▶ **Required task**: Consider the listing below. Extract exactly the lines from the line containing "ear_pad_left();" to the line containing "# pale floor", both included.

BEGIN Data provided

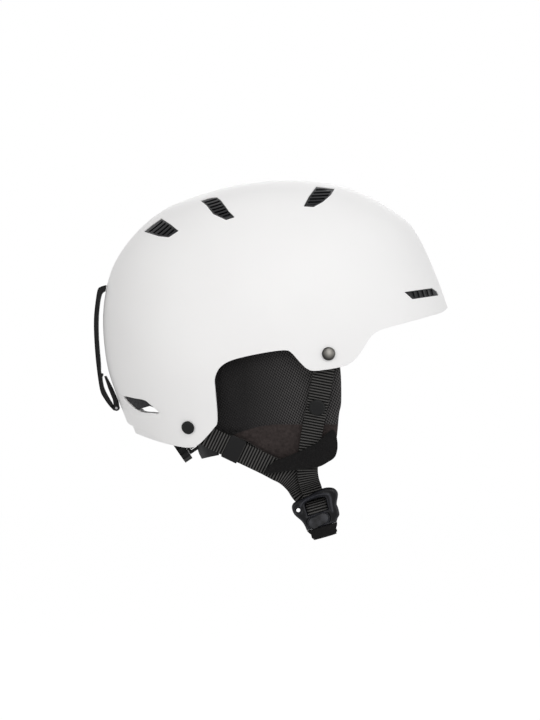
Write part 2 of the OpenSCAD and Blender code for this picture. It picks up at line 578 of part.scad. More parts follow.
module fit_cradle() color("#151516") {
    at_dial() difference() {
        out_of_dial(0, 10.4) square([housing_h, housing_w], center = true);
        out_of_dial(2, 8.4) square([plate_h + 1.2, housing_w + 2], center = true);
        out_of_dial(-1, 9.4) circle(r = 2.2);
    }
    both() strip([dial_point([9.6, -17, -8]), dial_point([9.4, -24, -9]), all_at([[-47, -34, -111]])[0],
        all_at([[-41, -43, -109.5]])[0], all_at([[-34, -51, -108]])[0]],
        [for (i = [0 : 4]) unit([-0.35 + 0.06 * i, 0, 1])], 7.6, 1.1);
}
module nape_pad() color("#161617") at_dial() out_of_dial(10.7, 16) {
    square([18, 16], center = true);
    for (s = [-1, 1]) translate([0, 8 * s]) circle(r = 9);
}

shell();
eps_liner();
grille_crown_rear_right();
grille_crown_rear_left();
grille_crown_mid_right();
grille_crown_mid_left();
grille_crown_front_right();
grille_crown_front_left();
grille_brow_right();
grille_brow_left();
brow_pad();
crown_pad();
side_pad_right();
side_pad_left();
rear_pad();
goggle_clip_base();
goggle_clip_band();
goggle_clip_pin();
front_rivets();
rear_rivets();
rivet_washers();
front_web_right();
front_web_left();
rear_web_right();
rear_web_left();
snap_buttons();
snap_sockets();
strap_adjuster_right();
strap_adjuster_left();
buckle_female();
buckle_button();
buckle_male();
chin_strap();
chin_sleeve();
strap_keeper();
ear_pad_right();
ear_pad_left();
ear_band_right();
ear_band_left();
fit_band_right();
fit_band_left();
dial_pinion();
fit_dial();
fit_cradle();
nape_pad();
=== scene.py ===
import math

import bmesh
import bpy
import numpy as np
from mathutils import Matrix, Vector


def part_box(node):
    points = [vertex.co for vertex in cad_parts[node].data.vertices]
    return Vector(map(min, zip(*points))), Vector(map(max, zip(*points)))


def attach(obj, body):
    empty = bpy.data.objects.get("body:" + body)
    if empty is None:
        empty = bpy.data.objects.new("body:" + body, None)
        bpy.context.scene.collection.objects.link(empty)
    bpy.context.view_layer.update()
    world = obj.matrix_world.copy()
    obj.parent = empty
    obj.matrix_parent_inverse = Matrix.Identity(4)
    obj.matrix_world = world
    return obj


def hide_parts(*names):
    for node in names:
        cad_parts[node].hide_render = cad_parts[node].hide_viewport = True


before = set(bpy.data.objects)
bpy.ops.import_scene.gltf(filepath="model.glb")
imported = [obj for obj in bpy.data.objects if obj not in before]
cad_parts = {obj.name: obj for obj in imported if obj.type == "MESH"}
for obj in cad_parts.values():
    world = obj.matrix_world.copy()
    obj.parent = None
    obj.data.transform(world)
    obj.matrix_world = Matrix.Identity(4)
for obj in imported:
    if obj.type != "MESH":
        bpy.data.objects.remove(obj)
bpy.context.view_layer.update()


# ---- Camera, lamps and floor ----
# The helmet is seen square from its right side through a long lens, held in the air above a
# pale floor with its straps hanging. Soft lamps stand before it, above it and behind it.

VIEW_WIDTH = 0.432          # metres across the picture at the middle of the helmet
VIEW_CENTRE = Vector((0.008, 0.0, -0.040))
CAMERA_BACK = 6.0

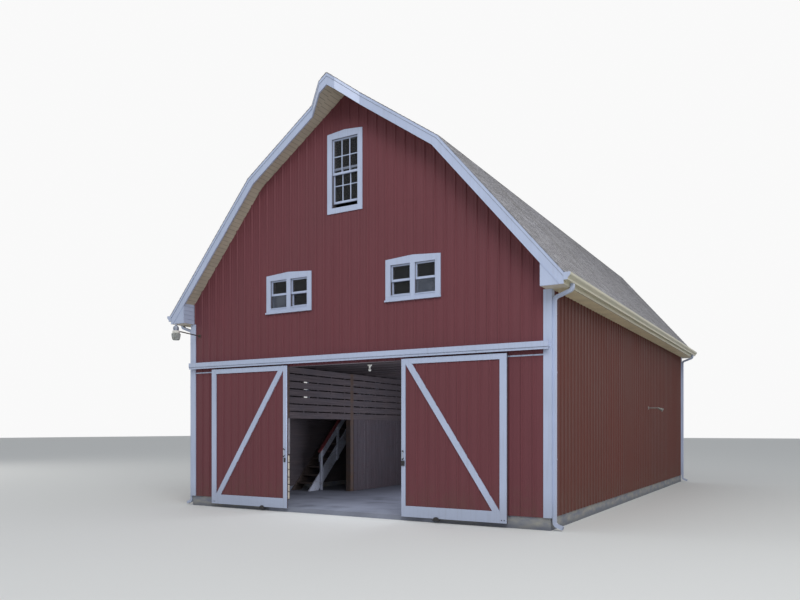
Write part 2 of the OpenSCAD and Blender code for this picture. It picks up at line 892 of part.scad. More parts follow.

END Data provided

▶ **Reply**:
ear_pad_left();
ear_band_right();
ear_band_left();
fit_band_right();
fit_band_left();
dial_pinion();
fit_dial();
fit_cradle();
nape_pad();
=== scene.py ===
import math

import bmesh
import bpy
import numpy as np
from mathutils import Matrix, Vector


def part_box(node):
    points = [vertex.co for vertex in cad_parts[node].data.vertices]
    return Vector(map(min, zip(*points))), Vector(map(max, zip(*points)))


def attach(obj, body):
    empty = bpy.data.objects.get("body:" + body)
    if empty is None:
        empty = bpy.data.objects.new("body:" + body, None)
        bpy.context.scene.collection.objects.link(empty)
    bpy.context.view_layer.update()
    world = obj.matrix_world.copy()
    obj.parent = empty
    obj.matrix_parent_inverse = Matrix.Identity(4)
    obj.matrix_world = world
    return obj


def hide_parts(*names):
    for node in names:
        cad_parts[node].hide_render = cad_parts[node].hide_viewport = True


before = set(bpy.data.objects)
bpy.ops.import_scene.gltf(filepath="model.glb")
imported = [obj for obj in bpy.data.objects if obj not in before]
cad_parts = {obj.name: obj for obj in imported if obj.type == "MESH"}
for obj in cad_parts.values():
    world = obj.matrix_world.copy()
    obj.parent = None
    obj.data.transform(world)
    obj.matrix_world = Matrix.Identity(4)
for obj in imported:
    if obj.type != "MESH":
        bpy.data.objects.remove(obj)
bpy.context.view_layer.update()


# ---- Camera, lamps and floor ----
# The helmet is seen square from its right side through a long lens, held in the air above a
# pale floor with its straps hanging. Soft lamps stand before it, above it and behind it.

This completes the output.